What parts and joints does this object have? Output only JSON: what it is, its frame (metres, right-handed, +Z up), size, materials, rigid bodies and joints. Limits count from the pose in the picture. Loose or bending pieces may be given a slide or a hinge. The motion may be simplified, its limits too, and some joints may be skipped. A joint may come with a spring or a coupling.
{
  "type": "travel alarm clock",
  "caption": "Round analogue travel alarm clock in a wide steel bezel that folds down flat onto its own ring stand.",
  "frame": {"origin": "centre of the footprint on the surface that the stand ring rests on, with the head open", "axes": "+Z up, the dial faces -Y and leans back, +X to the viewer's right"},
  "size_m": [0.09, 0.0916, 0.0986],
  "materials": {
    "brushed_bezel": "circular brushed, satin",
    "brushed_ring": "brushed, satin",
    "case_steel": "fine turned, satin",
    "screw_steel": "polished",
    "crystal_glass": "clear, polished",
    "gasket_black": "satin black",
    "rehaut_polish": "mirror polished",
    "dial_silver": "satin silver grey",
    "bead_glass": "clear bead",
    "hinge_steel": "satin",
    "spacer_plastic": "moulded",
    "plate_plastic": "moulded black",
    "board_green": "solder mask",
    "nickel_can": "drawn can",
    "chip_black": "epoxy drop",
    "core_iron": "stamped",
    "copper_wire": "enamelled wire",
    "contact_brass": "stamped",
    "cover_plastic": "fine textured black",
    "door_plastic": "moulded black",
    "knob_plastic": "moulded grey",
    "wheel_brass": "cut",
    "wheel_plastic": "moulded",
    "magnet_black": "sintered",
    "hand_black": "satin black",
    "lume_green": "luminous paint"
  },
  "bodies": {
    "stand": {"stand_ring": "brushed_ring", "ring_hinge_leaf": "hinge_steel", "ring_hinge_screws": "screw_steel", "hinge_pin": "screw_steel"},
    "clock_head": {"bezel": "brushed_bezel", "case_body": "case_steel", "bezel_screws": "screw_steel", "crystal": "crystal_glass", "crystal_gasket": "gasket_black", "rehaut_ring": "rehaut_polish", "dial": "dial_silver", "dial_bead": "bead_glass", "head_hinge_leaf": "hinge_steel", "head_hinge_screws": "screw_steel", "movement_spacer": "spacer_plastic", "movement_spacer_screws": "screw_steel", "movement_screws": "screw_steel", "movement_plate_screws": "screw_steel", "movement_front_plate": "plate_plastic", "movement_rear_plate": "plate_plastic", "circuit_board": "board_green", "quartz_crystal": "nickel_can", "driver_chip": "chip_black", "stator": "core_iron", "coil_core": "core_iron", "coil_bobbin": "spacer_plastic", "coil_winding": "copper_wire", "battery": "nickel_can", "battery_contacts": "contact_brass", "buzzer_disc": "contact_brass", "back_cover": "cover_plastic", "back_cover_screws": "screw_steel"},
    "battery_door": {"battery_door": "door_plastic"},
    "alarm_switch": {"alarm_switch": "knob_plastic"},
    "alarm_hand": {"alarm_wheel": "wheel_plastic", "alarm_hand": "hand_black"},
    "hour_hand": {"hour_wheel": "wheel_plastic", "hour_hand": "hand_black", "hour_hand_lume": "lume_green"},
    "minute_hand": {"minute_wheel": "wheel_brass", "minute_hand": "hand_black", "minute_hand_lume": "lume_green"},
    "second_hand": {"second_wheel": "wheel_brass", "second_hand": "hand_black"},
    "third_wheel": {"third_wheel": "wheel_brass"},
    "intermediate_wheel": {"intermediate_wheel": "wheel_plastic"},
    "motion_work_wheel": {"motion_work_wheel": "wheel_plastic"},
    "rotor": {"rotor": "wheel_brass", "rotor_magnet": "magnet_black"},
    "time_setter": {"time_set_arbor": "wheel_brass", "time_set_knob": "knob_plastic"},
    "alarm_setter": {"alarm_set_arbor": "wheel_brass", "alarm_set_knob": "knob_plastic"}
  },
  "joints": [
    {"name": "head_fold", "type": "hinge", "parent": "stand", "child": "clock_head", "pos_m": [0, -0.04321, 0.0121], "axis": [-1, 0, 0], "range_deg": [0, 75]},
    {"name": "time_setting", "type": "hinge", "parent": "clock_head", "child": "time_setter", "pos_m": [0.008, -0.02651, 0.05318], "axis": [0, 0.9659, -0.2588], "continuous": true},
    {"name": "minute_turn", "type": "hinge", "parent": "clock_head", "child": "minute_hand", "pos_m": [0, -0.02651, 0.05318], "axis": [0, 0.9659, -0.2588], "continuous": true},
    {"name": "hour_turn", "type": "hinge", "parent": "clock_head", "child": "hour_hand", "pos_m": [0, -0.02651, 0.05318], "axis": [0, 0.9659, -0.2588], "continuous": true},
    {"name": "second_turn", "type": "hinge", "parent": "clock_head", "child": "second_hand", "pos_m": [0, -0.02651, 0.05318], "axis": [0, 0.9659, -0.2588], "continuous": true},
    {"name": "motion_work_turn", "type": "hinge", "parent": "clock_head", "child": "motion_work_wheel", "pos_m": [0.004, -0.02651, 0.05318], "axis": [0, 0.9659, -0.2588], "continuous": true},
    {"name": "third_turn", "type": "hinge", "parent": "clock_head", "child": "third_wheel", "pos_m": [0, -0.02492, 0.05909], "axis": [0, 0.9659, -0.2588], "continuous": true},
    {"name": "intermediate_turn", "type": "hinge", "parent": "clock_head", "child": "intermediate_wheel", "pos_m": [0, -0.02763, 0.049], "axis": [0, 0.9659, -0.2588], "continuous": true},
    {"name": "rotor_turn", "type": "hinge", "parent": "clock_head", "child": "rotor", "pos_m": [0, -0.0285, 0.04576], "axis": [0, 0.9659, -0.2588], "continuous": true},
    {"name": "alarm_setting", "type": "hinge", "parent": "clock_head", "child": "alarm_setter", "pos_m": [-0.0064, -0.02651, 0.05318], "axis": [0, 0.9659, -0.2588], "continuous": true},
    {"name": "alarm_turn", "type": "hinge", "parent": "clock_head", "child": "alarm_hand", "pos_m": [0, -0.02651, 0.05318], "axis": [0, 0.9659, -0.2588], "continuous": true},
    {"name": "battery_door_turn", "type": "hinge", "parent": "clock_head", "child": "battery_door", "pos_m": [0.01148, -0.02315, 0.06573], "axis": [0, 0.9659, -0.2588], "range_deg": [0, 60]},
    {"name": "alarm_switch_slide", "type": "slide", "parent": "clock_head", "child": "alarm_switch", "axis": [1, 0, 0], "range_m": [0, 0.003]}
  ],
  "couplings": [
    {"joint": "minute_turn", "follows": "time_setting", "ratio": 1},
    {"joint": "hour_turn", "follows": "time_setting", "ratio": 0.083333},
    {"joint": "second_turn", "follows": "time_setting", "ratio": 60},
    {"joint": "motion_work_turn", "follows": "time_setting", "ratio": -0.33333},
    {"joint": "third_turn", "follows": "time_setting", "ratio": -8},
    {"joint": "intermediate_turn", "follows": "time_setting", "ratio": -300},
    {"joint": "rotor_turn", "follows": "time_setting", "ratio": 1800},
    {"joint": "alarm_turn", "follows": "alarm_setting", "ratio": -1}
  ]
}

*EXERCISE PROMPT*
Return every line of the material exactly.

*EXERCISE SOLUTION*
What parts and joints does this object have? Output only JSON: what it is, its frame (metres, right-handed, +Z up), size, materials, rigid bodies and joints. Limits count from the pose in the picture. Loose or bending pieces may be given a slide or a hinge. The motion may be simplified, its limits too, and some joints may be skipped. A joint may come with a spring or a coupling.
{
  "type": "travel alarm clock",
  "caption": "Round analogue travel alarm clock in a wide steel bezel that folds down flat onto its own ring stand.",
  "frame": {"origin": "centre of the footprint on the surface that the stand ring rests on, with the head open", "axes": "+Z up, the dial faces -Y and leans back, +X to the viewer's right"},
  "size_m": [0.09, 0.0916, 0.0986],
  "materials": {
    "brushed_bezel": "circular brushed, satin",
    "brushed_ring": "brushed, satin",
    "case_steel": "fine turned, satin",
    "screw_steel": "polished",
    "crystal_glass": "clear, polished",
    "gasket_black": "satin black",
    "rehaut_polish": "mirror polished",
    "dial_silver": "satin silver grey",
    "bead_glass": "clear bead",
    "hinge_steel": "satin",
    "spacer_plastic": "moulded",
    "plate_plastic": "moulded black",
    "board_green": "solder mask",
    "nickel_can": "drawn can",
    "chip_black": "epoxy drop",
    "core_iron": "stamped",
    "copper_wire": "enamelled wire",
    "contact_brass": "stamped",
    "cover_plastic": "fine textured black",
    "door_plastic": "moulded black",
    "knob_plastic": "moulded grey",
    "wheel_brass": "cut",
    "wheel_plastic": "moulded",
    "magnet_black": "sintered",
    "hand_black": "satin black",
    "lume_green": "luminous paint"
  },
  "bodies": {
    "stand": {"stand_ring": "brushed_ring", "ring_hinge_leaf": "hinge_steel", "ring_hinge_screws": "screw_steel", "hinge_pin": "screw_steel"},
    "clock_head": {"bezel": "brushed_bezel", "case_body": "case_steel", "bezel_screws": "screw_steel", "crystal": "crystal_glass", "crystal_gasket": "gasket_black", "rehaut_ring": "rehaut_polish", "dial": "dial_silver", "dial_bead": "bead_glass", "head_hinge_leaf": "hinge_steel", "head_hinge_screws": "screw_steel", "movement_spacer": "spacer_plastic", "movement_spacer_screws": "screw_steel", "movement_screws": "screw_steel", "movement_plate_screws": "screw_steel", "movement_front_plate": "plate_plastic", "movement_rear_plate": "plate_plastic", "circuit_board": "board_green", "quartz_crystal": "nickel_can", "driver_chip": "chip_black", "stator": "core_iron", "coil_core": "core_iron", "coil_bobbin": "spacer_plastic", "coil_winding": "copper_wire", "battery": "nickel_can", "battery_contacts": "contact_brass", "buzzer_disc": "contact_brass", "back_cover": "cover_plastic", "back_cover_screws": "screw_steel"},
    "battery_door": {"battery_door": "door_plastic"},
    "alarm_switch": {"alarm_switch": "knob_plastic"},
    "alarm_hand": {"alarm_wheel": "wheel_plastic", "alarm_hand": "hand_black"},
    "hour_hand": {"hour_wheel": "wheel_plastic", "hour_hand": "hand_black", "hour_hand_lume": "lume_green"},
    "minute_hand": {"minute_wheel": "wheel_brass", "minute_hand": "hand_black", "minute_hand_lume": "lume_green"},
    "second_hand": {"second_wheel": "wheel_brass", "second_hand": "hand_black"},
    "third_wheel": {"third_wheel": "wheel_brass"},
    "intermediate_wheel": {"intermediate_wheel": "wheel_plastic"},
    "motion_work_wheel": {"motion_work_wheel": "wheel_plastic"},
    "rotor": {"rotor": "wheel_brass", "rotor_magnet": "magnet_black"},
    "time_setter": {"time_set_arbor": "wheel_brass", "time_set_knob": "knob_plastic"},
    "alarm_setter": {"alarm_set_arbor": "wheel_brass", "alarm_set_knob": "knob_plastic"}
  },
  "joints": [
    {"name": "head_fold", "type": "hinge", "parent": "stand", "child": "clock_head", "pos_m": [0, -0.04321, 0.0121], "axis": [-1, 0, 0], "range_deg": [0, 75]},
    {"name": "time_setting", "type": "hinge", "parent": "clock_head", "child": "time_setter", "pos_m": [0.008, -0.02651, 0.05318], "axis": [0, 0.9659, -0.2588], "continuous": true},
    {"name": "minute_turn", "type": "hinge", "parent": "clock_head", "child": "minute_hand", "pos_m": [0, -0.02651, 0.05318], "axis": [0, 0.9659, -0.2588], "continuous": true},
    {"name": "hour_turn", "type": "hinge", "parent": "clock_head", "child": "hour_hand", "pos_m": [0, -0.02651, 0.05318], "axis": [0, 0.9659, -0.2588], "continuous": true},
    {"name": "second_turn", "type": "hinge", "parent": "clock_head", "child": "second_hand", "pos_m": [0, -0.02651, 0.05318], "axis": [0, 0.9659, -0.2588], "continuous": true},
    {"name": "motion_work_turn", "type": "hinge", "parent": "clock_head", "child": "motion_work_wheel", "pos_m": [0.004, -0.02651, 0.05318], "axis": [0, 0.9659, -0.2588], "continuous": true},
    {"name": "third_turn", "type": "hinge", "parent": "clock_head", "child": "third_wheel", "pos_m": [0, -0.02492, 0.05909], "axis": [0, 0.9659, -0.2588], "continuous": true},
    {"name": "intermediate_turn", "type": "hinge", "parent": "clock_head", "child": "intermediate_wheel", "pos_m": [0, -0.02763, 0.049], "axis": [0, 0.9659, -0.2588], "continuous": true},
    {"name": "rotor_turn", "type": "hinge", "parent": "clock_head", "child": "rotor", "pos_m": [0, -0.0285, 0.04576], "axis": [0, 0.9659, -0.2588], "continuous": true},
    {"name": "alarm_setting", "type": "hinge", "parent": "clock_head", "child": "alarm_setter", "pos_m": [-0.0064, -0.02651, 0.05318], "axis": [0, 0.9659, -0.2588], "continuous": true},
    {"name": "alarm_turn", "type": "hinge", "parent": "clock_head", "child": "alarm_hand", "pos_m": [0, -0.02651, 0.05318], "axis": [0, 0.9659, -0.2588], "continuous": true},
    {"name": "battery_door_turn", "type": "hinge", "parent": "clock_head", "child": "battery_door", "pos_m": [0.01148, -0.02315, 0.06573], "axis": [0, 0.9659, -0.2588], "range_deg": [0, 60]},
    {"name": "alarm_switch_slide", "type": "slide", "parent": "clock_head", "child": "alarm_switch", "axis": [1, 0, 0], "range_m": [0, 0.003]}
  ],
  "couplings": [
    {"joint": "minute_turn", "follows": "time_setting", "ratio": 1},
    {"joint": "hour_turn", "follows": "time_setting", "ratio": 0.083333},
    {"joint": "second_turn", "follows": "time_setting", "ratio": 60},
    {"joint": "motion_work_turn", "follows": "time_setting", "ratio": -0.33333},
    {"joint": "third_turn", "follows": "time_setting", "ratio": -8},
    {"joint": "intermediate_turn", "follows": "time_setting", "ratio": -300},
    {"joint": "rotor_turn", "follows": "time_setting", "ratio": 1800},
    {"joint": "alarm_turn", "follows": "alarm_setting", "ratio": -1}
  ]
}